◆ **Exercise objective**
Write the material out again exactly.

^^^^

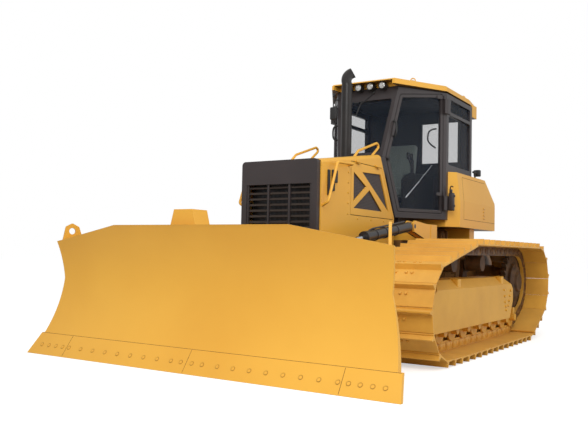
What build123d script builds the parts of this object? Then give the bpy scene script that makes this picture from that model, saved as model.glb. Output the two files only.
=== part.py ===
from build123d import *
import math
import os

os.makedirs("parts", exist_ok=True)

# A low-ground-pressure crawler bulldozer with a six-way blade, in millimetres.
# +X is the machine's left side, +Y its rear and +Z up. The origin is on the ground,
# in the middle of the overall length and width. The blade rests on the ground.

# Small clearances that mating pieces share
fit = 0.05  # radial, a pin turning in its bore
rest_gap = 0.3  # a curved face beside another
side_gap = 5  # a moving face beside another
door_gap = 6

# Undercarriage
gauge = 2600  # between the centre lines of the two tracks
shoe_width = 750
link_pitch = 190
link_above = 58  # pin line to the shoe's inner face
link_below = 45  # pin line to the rail's running face
rail_width = 42
rail_gap = 78  # between the two rails of one chain
shoe_reach = 110  # half a shoe's length, so that each laps over the next
shoe_plate = 8  # at the leading end
shoe_lip = 18  # and at the trailing one
grouser_height = 67  # from the shoe's inner face to the tip
idler_y = -1055
idler_z = 515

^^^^

◆ **The reply**
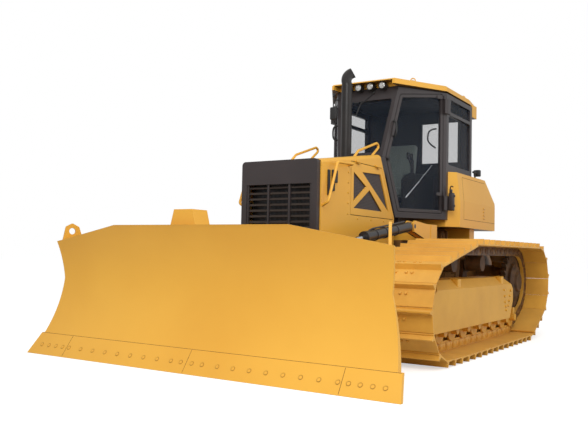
What build123d script builds the parts of this object? Then give the bpy scene script that makes this picture from that model, saved as model.glb. Output the two files only.
=== part.py ===
from build123d import *
import math
import os

os.makedirs("parts", exist_ok=True)

# A low-ground-pressure crawler bulldozer with a six-way blade, in millimetres.
# +X is the machine's left side, +Y its rear and +Z up. The origin is on the ground,
# in the middle of the overall length and width. The blade rests on the ground.

# Small clearances that mating pieces share
fit = 0.05  # radial, a pin turning in its bore
rest_gap = 0.3  # a curved face beside another
side_gap = 5  # a moving face beside another
door_gap = 6

# Undercarriage
gauge = 2600  # between the centre lines of the two tracks
shoe_width = 750
link_pitch = 190
link_above = 58  # pin line to the shoe's inner face
link_below = 45  # pin line to the rail's running face
rail_width = 42
rail_gap = 78  # between the two rails of one chain
shoe_reach = 110  # half a shoe's length, so that each laps over the next
shoe_plate = 8  # at the leading end
shoe_lip = 18  # and at the trailing one
grouser_height = 67  # from the shoe's inner face to the tip
idler_y = -1055
idler_z = 515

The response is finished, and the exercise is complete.